I used to think the simplest way to understand Pixels was through activity.

You log in.

You farm.

You craft.

You check the Task Board.

You try to move forward.

That is the surface version of the game.

But the more I look at how the system is actually designed, the less I think activity alone is the real story. Activity is only the entry point. The deeper layer is about what kind of player the system slowly starts recognizing.

That difference matters to me.

Because in a normal casual game, showing up is usually enough. The game gives you something to do, you complete a few loops, and the session ends. But Pixels feels more serious when I stop reading it like a simple farming loop and start reading it like a behavior filter.

The Task Board is a good example.

On the surface, it looks simple. Hazel gives tasks, players deliver items, and rewards come back in the form of Coins, EXP, and sometimes $PIXEL. But that simplicity is misleading. The Task Board is not just a reward menu. It changes how players think before they even start playing.

You stop asking, “What should I do today?”

You start asking, “What should I prepare before the opportunity appears?”

That is a different mindset.

And this is where Pixels becomes more interesting than many people realize. If $PIXEL tasks are not guaranteed every day, then the game immediately becomes less about passive earning and more about readiness. You cannot just assume the system will hand you the same path every session. You have to build around uncertainty.

That creates a stronger economy.

Weak game economies reward everyone in a flat way. They treat every user as equal, even when every user is not contributing equally. That usually creates shallow behavior. People show up only when rewards are easy, extract what they can, and leave when the loop becomes harder.
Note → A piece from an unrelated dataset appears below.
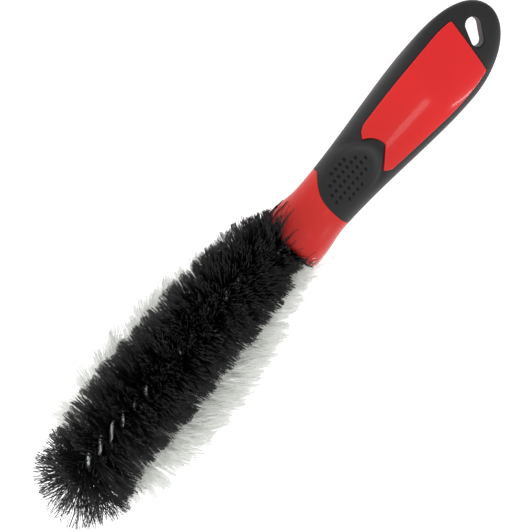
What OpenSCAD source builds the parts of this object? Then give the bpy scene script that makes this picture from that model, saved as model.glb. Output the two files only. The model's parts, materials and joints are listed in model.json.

Pixels feels sharper because the structure is not that flat.

VIP, Land Ownership, skill, reputation, and spending behavior all start to matter in how the world reads a player. That does not mean every player needs to own land or pay to matter. That would be a lazy way to explain it. The better point is that Pixels is building different levels of participation inside one world.

Some players are casual.

Some players are consistent.

Some players are builders.

Some players are land-focused.

Some players become part of deeper production and coordination loops.

That layered design is what keeps catching my attention.

Because once a game can separate different kinds of contribution, the economy becomes harder to fake. Time alone is not enough. Random activity is not enough. The player who understands the system better has an advantage. The player who prepares resources better has an advantage. The player who owns, coordinates, or participates more deeply has a different position inside the world.

That is not just gameplay.

That is economic design.

And honestly, this is where many Web3 games failed before. They confused rewards with retention. They thought if players could earn something, players would stay. But rewards without structure usually attract the weakest kind of attention. People come for extraction, not for the world.

Pixels has a better chance because the reward path is tied to behavior inside the game itself.

Farming matters.

Crafting matters.

Land matters.

Timing matters.

Preparation matters.

Social and economic position matter.

That makes the game feel less like a reward faucet and more like a living system.

The farm is still there, but the meaning of the farm changes. It is no longer just a place where you plant things. It becomes a base for preparation. It becomes a small economic engine. It becomes part of a wider structure where what you own, what you build, and how consistently you participate can shape your position.

That is why I think Pixels is becoming harder to dismiss as “just another farming game.”

A simple farming game gives players tasks.

A stronger economy gives players reasons to think ahead.

That is the difference I keep coming back to.

Pixels does not feel interesting to me because it makes every action look big. It feels interesting because small actions start connecting into a bigger system. The player is not only playing the loop anymore. The player is being measured by how they move inside the loop.

And once that happens, the game starts feeling more serious.

Not louder.

Not more complicated.

Just more intentional.

That is where Pixels feels different to me now.

The reward is not the whole story.

The real story is how the system decides who is actually ready for it.